■ Do this
Begin with the line that contains "obj.parent = None" and continue down through the line that contains "# its shadow."; reproduce those lines exactly and only those.

Stored records:
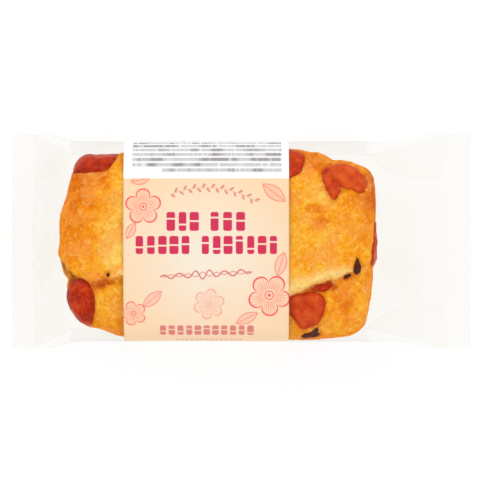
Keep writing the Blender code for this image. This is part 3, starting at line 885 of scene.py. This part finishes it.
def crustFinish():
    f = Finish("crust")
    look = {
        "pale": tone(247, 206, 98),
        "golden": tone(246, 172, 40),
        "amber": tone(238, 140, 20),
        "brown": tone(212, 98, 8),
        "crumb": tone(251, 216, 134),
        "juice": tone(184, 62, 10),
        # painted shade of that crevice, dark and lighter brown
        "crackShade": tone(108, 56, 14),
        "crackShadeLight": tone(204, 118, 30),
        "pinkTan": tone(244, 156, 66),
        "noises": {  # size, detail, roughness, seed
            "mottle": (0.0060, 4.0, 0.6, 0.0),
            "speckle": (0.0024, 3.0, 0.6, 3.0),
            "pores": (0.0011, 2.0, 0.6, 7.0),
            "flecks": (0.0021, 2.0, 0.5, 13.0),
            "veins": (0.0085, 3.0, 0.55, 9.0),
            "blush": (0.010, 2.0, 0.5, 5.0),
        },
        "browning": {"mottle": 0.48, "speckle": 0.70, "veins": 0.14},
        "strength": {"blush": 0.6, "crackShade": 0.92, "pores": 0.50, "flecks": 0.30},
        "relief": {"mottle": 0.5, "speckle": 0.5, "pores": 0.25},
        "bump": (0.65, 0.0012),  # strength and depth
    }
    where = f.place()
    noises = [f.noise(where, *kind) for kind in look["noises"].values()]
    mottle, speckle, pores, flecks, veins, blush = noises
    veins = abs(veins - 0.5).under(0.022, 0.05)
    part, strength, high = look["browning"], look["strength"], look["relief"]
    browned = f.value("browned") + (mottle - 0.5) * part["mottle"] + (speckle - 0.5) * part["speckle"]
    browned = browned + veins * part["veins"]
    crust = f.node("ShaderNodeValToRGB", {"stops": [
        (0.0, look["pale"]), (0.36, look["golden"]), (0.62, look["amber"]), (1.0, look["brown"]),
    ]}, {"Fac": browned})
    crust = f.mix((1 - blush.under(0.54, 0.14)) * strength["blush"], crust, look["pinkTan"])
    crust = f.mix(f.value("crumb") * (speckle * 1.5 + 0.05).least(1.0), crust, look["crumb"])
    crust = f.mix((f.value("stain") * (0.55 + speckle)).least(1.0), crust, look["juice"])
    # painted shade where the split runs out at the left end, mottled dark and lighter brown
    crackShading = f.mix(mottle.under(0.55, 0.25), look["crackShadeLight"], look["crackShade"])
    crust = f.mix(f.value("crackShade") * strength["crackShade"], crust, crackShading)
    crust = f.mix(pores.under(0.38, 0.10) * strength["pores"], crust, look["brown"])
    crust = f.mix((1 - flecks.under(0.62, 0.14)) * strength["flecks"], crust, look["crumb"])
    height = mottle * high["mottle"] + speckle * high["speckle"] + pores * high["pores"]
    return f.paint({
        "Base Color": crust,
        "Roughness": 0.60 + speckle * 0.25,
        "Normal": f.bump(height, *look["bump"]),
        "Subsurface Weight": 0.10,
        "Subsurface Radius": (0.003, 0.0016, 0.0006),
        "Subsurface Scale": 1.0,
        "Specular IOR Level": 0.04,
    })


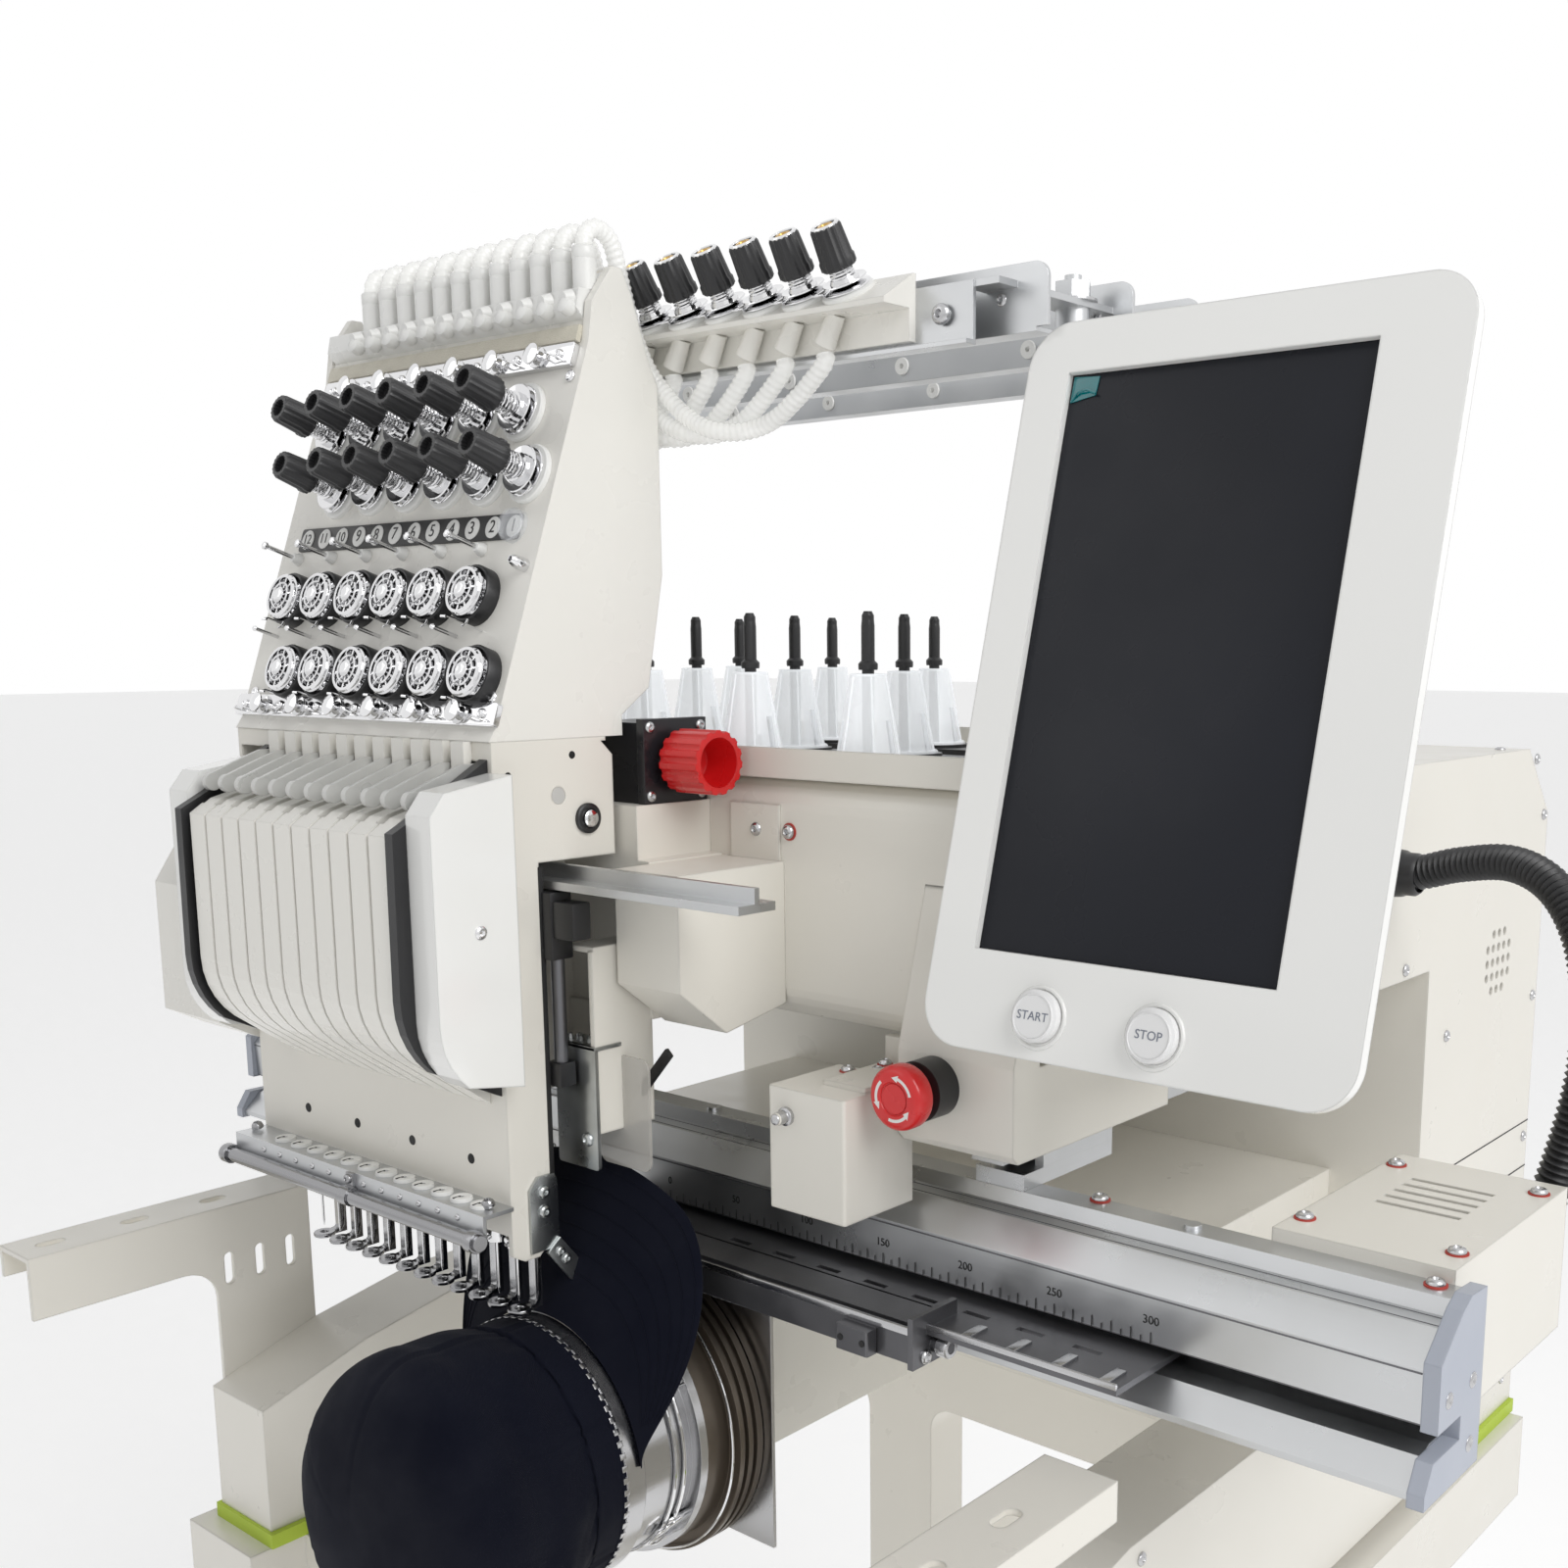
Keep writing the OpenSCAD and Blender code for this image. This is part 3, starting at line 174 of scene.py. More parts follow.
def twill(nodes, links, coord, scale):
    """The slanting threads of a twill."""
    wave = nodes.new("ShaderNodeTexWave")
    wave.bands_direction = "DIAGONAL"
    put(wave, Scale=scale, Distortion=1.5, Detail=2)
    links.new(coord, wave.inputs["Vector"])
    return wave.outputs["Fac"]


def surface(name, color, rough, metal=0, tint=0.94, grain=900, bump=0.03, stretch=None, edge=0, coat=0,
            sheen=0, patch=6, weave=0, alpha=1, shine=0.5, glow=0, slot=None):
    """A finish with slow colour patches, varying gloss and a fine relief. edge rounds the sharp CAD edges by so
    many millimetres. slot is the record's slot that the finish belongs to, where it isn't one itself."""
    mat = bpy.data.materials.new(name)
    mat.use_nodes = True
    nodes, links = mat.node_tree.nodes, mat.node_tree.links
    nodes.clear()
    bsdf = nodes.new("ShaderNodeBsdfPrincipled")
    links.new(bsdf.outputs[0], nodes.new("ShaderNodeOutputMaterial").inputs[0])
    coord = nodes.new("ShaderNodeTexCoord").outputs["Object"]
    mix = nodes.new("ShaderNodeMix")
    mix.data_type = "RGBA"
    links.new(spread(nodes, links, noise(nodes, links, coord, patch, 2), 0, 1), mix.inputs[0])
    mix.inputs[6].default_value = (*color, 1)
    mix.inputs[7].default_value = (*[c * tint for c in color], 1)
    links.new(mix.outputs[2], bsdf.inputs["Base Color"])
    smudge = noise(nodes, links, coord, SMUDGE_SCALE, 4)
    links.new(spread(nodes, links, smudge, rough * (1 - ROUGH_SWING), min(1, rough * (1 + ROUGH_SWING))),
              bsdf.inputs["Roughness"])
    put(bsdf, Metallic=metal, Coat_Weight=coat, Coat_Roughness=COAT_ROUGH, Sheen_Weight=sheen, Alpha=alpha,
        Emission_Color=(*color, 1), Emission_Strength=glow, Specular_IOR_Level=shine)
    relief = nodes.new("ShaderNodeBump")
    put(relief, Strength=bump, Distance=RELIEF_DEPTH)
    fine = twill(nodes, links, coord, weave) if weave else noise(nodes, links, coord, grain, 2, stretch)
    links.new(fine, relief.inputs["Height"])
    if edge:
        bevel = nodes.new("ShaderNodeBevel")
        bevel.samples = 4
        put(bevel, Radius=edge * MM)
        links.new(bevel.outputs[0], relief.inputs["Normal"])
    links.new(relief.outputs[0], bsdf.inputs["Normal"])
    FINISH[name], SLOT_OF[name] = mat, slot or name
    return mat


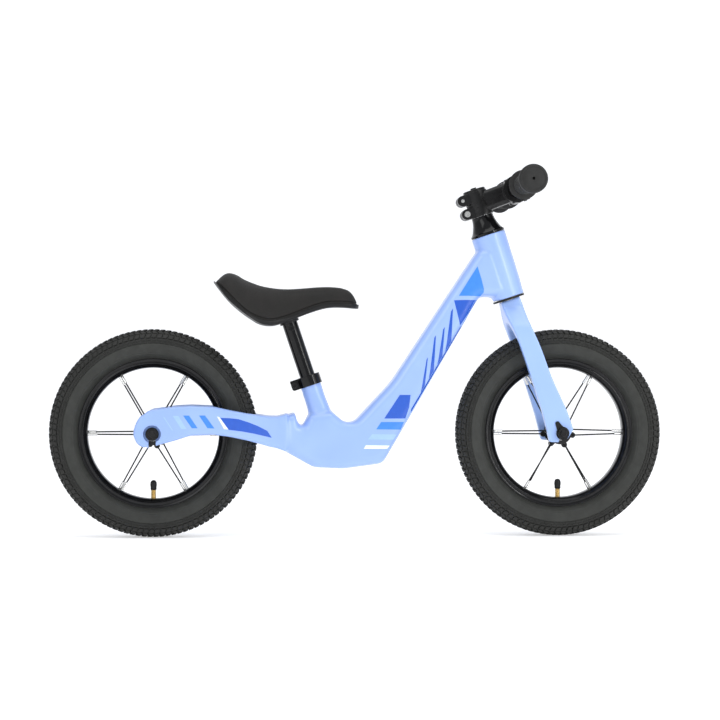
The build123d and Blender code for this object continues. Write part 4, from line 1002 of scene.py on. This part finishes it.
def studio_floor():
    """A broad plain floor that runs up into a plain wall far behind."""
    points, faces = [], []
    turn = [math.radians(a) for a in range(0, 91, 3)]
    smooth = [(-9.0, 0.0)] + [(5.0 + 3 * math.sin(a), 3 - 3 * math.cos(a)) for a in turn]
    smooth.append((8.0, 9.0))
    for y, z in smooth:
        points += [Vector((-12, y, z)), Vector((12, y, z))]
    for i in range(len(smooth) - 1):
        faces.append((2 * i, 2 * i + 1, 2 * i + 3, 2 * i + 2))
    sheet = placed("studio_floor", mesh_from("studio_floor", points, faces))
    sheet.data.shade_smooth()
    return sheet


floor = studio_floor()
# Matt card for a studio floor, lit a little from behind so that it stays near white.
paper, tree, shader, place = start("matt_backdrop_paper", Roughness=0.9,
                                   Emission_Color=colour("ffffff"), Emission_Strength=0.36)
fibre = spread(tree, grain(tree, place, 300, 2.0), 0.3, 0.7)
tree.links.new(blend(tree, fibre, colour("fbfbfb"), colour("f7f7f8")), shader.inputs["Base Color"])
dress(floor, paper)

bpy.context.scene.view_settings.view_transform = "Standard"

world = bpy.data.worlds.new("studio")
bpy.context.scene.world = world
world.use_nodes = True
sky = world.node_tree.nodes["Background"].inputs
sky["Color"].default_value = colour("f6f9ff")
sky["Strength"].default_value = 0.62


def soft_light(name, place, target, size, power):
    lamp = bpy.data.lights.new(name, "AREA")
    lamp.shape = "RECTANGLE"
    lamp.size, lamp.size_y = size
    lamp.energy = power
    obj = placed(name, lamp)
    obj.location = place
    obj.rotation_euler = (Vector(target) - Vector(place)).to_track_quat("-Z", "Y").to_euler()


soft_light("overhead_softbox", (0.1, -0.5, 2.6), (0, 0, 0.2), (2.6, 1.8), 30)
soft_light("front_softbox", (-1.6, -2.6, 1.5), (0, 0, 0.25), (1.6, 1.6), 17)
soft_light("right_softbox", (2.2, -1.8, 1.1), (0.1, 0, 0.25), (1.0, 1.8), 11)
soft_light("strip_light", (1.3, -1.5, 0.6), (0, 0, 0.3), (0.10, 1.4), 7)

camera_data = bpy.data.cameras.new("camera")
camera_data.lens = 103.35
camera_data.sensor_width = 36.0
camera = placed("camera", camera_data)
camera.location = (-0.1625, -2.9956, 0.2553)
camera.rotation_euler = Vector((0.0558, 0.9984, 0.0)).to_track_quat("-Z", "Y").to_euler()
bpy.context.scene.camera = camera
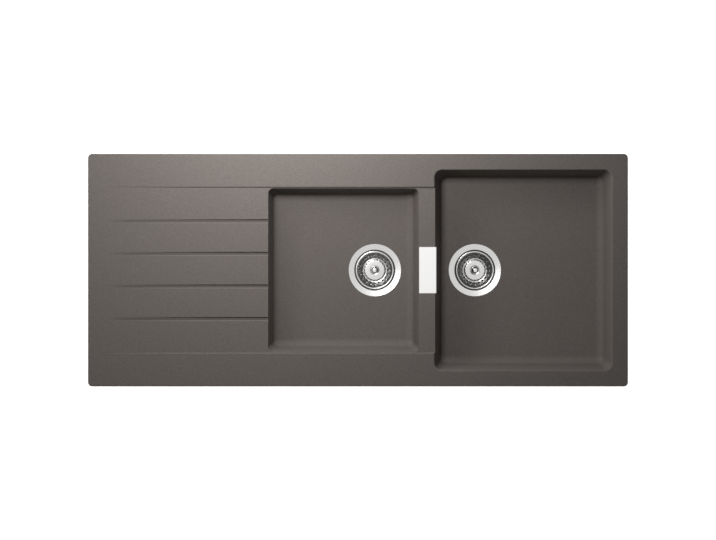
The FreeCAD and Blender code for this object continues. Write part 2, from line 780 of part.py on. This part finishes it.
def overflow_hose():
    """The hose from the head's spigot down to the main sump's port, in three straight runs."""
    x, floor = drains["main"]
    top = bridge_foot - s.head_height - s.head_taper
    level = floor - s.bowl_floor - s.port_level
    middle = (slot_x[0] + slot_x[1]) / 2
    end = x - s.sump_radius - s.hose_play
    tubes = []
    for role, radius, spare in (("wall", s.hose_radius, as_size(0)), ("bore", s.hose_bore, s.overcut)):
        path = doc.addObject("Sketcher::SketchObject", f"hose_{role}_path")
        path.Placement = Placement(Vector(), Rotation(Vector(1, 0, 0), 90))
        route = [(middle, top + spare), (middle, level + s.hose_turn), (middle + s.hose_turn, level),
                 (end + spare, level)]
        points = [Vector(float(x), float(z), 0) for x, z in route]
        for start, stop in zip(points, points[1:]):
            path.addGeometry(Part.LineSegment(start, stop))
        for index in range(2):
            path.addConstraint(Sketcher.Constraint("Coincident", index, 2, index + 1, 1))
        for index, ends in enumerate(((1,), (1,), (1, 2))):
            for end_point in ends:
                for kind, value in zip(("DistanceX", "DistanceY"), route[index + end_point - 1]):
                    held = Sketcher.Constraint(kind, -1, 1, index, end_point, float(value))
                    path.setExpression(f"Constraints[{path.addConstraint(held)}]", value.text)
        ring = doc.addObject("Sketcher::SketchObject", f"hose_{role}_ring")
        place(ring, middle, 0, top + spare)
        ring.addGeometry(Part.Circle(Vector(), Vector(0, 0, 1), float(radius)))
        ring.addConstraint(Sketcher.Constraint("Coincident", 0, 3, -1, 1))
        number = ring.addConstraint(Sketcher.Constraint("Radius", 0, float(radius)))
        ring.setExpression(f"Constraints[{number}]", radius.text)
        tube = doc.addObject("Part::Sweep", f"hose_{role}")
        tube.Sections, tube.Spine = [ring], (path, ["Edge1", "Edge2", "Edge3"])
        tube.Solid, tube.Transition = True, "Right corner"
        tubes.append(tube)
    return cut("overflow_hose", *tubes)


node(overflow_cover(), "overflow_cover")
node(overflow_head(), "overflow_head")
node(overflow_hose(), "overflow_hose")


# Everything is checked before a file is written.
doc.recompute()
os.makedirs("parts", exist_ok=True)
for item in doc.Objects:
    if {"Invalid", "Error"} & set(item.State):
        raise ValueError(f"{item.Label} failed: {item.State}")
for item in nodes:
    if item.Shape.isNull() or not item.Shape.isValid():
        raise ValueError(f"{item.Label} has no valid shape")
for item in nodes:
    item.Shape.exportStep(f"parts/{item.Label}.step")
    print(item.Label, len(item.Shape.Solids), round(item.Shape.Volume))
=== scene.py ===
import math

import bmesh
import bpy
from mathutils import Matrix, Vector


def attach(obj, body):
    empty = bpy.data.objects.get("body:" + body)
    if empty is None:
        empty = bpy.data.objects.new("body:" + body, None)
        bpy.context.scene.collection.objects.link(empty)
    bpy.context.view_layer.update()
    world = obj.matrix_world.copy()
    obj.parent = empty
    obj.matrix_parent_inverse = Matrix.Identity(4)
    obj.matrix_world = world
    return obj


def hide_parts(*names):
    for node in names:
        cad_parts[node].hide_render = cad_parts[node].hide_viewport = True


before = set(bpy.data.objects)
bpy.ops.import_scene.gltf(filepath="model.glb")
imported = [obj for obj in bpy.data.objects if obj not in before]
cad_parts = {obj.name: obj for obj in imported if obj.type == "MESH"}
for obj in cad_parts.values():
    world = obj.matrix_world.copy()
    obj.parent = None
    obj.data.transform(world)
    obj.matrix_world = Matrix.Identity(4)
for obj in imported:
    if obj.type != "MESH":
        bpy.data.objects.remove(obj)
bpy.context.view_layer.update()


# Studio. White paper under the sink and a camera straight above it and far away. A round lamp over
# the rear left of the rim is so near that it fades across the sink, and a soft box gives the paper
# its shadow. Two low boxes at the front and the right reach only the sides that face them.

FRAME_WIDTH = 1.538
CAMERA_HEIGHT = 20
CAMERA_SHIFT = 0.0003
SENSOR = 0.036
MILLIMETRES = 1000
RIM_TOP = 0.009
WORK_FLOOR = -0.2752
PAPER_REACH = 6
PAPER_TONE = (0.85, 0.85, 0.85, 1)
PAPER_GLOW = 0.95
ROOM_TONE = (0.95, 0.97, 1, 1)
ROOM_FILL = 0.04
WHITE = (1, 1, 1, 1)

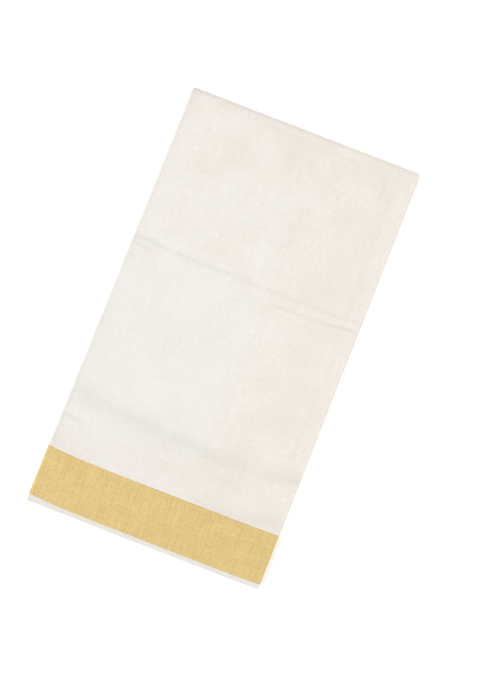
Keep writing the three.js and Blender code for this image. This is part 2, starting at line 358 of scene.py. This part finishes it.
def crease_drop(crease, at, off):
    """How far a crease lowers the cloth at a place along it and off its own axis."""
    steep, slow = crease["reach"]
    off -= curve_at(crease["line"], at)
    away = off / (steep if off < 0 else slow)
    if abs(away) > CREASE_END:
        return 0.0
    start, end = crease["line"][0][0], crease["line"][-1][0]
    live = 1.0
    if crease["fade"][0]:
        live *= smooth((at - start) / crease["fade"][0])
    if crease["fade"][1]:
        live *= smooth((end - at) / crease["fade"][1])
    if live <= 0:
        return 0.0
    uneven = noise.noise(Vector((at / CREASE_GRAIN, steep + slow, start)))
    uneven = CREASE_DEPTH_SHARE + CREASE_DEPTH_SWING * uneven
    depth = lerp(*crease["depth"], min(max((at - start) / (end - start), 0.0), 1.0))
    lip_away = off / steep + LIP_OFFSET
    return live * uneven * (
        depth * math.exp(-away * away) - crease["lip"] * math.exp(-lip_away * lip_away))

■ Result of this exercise
    obj.parent = None
    obj.data.transform(world)
    obj.matrix_world = Matrix.Identity(4)
for obj in imported:
    if obj.type != "MESH":
        bpy.data.objects.remove(obj)
bpy.context.view_layer.update()


# Studio. White paper under the sink and a camera straight above it and far away. A round lamp over
# the rear left of the rim is so near that it fades across the sink, and a soft box gives the paper
# its shadow. Two low boxes at the front and the right reach only the sides that face them.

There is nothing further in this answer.